Mamba-Shedder: Structured Model Pruning

Updated 21 February 2026
  • Mamba-Shedder is a structured post‐training compression framework for Selective SSMs that uses metric-based sensitivity analysis to prune redundant architectural units.
  • It employs a training‐free, iterative pruning strategy that targets blocks, SSM modules, attention heads, and MLP channels to improve inference efficiency.
  • Empirical results show up to 1.4× speedup and 10–20% compression with minimal impact on perplexity and accuracy, supporting efficient deployment.

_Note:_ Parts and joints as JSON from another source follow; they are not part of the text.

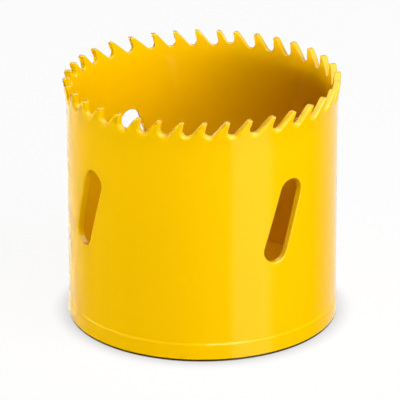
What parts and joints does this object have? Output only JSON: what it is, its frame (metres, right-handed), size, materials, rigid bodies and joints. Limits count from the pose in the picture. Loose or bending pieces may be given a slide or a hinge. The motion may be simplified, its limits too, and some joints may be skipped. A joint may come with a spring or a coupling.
{
  "type": "hole saw",
  "caption": "Cup-shaped hole saw with a ring of hooked teeth, leaning slots in its wall and a threaded backing plate with drive-pin holes.",
  "frame": {"origin": "on the saw's axis at the outer face of the backing plate, which it stands on", "axes": "+Z along the saw's axis, from the arbor side towards the teeth; -Y is the front; seen from the teeth the saw turns counter-clockwise"},
  "size_m": [0.0519, 0.052, 0.047],
  "materials": {
    "cup_paint": "gloss",
    "plate_paint": "gloss"
  },
  "bodies": {
    "root": {"toothed_cup": "cup_paint", "backing_plate": "plate_paint"}
  },
  "joints": []
}
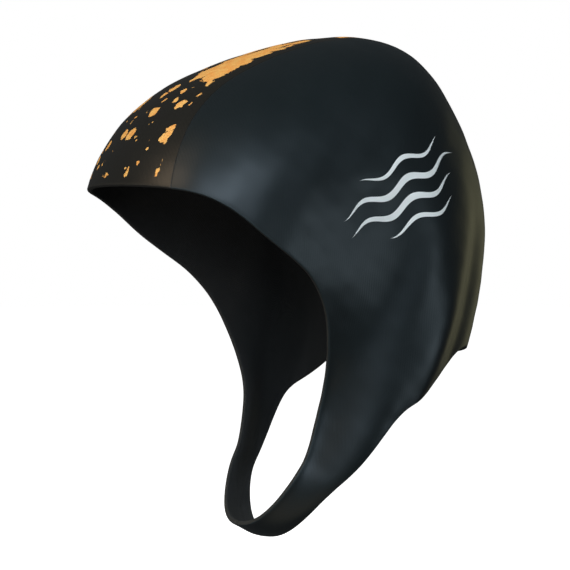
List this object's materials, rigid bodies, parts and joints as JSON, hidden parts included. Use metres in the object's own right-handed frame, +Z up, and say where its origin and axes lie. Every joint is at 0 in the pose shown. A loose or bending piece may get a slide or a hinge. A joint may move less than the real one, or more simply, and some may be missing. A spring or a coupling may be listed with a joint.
{
  "type": "swim hood",
  "caption": "Neoprene swim hood with an open face, a printed band over the crown and a chin strap, in the shape it has on a head.",
  "frame": {"origin": "on the inside of the crown, at its highest point in the middle plane, where the hood rests on the head", "axes": "+Z up, -Y out of the face opening, +X to the wearer's left"},
  "size_m": [0.1546, 0.1912, 0.2395],
  "materials": {
    "printed_rubber": "black smooth-skin neoprene with an orange splatter print, satin, flat black jersey inside",
    "smooth_rubber": "black smooth-skin neoprene with a cool tinge, satin, flat black jersey inside"
  },
  "bodies": {
    "root": {"centre_band": "printed_rubber", "side_panel_left": "smooth_rubber", "side_panel_right": "smooth_rubber"}
  },
  "joints": []
}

Mamba-Shedder refers to a structured post-training compression framework specifically developed for Selective Structured State Space Models (SSMs), including the Mamba family and its hybrid derivatives. It leverages sensitivity analysis to identify and prune redundant architectural units—blocks, SSM modules, multi-head attention heads (MHAs), MLP sublayers, and channel groups—thus reducing model size and improving inference efficiency with minimal perceptual degradation. The approach is training-free, relying on metric-based importance scores computed over a small calibration set. Mamba-Shedder achieves up to 1.4× speedup and compression ratios of 10–20% while preserving primary accuracy and perplexity metrics (Muñoz et al., 28 Jan 2025).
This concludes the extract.